**OBJECTIVE**
Quote only the lines from the line containing "Model this object in" to the line containing "cracks it against the toothed palate.", with both of those lines included, please, exactly as written.

**DATA PROVIDED**
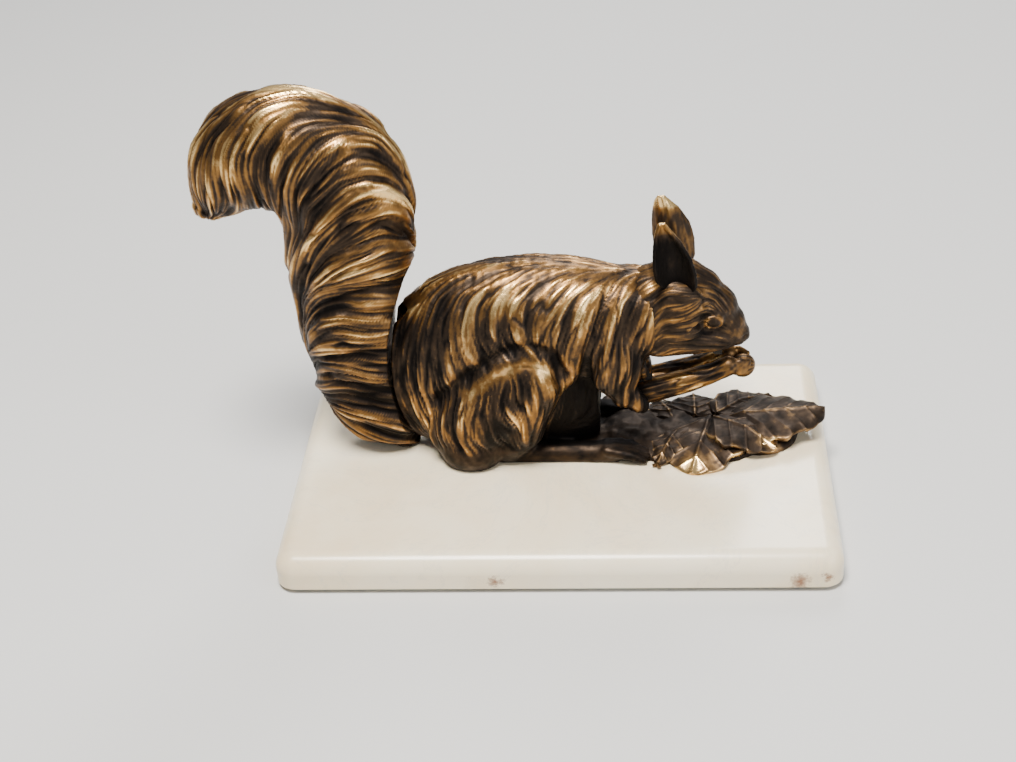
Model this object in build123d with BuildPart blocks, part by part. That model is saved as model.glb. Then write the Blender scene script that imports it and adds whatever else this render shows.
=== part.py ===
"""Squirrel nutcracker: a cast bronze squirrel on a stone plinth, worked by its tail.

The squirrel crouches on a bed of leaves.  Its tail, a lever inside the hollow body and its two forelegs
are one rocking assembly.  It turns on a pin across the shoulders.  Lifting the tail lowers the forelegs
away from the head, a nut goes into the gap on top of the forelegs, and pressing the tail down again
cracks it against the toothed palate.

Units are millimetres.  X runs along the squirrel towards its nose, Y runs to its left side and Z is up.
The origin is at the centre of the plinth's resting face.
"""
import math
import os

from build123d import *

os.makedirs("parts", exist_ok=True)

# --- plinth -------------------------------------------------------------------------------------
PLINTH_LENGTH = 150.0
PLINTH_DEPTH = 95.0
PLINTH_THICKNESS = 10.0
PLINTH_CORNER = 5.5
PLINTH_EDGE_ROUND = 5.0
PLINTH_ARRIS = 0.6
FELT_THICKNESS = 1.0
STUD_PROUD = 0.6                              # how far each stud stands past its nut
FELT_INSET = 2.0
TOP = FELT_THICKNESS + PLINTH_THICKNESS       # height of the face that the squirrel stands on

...

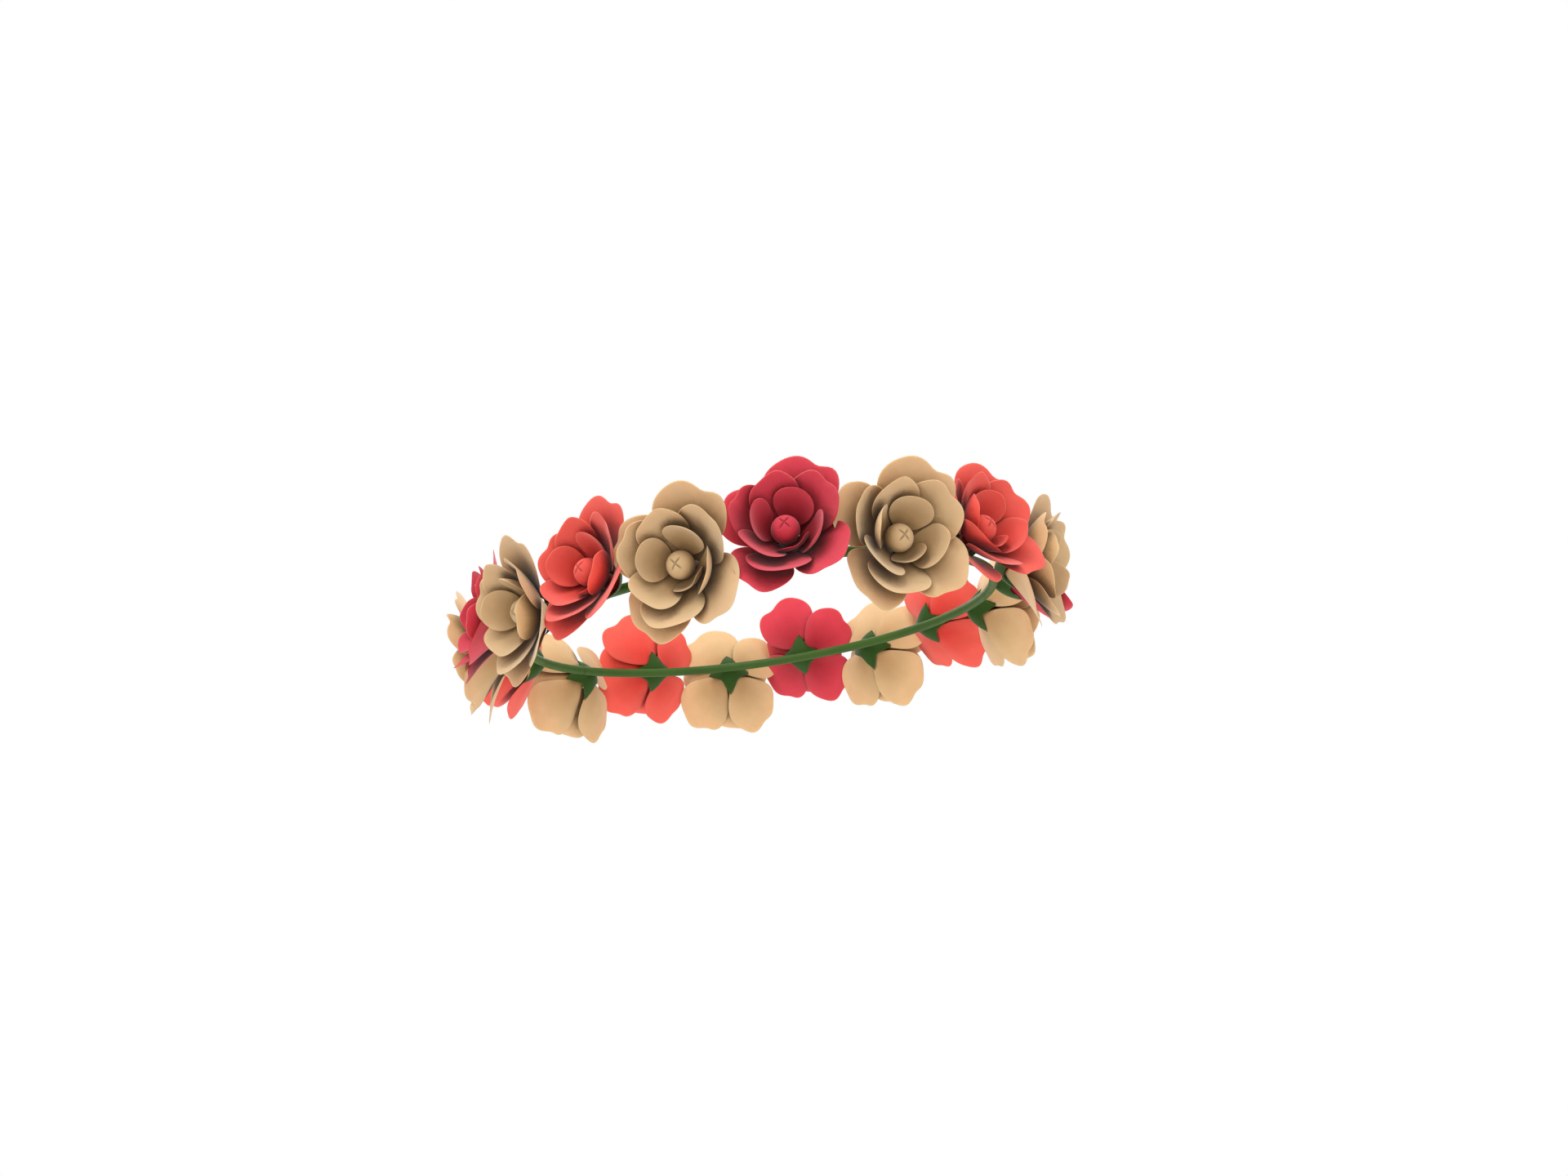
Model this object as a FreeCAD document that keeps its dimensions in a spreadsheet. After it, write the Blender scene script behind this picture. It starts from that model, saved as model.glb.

**TASK OUTPUT**
Model this object in build123d with BuildPart blocks, part by part. That model is saved as model.glb. Then write the Blender scene script that imports it and adds whatever else this render shows.
=== part.py ===
"""Squirrel nutcracker: a cast bronze squirrel on a stone plinth, worked by its tail.

The squirrel crouches on a bed of leaves.  Its tail, a lever inside the hollow body and its two forelegs
are one rocking assembly.  It turns on a pin across the shoulders.  Lifting the tail lowers the forelegs
away from the head, a nut goes into the gap on top of the forelegs, and pressing the tail down again
cracks it against the toothed palate.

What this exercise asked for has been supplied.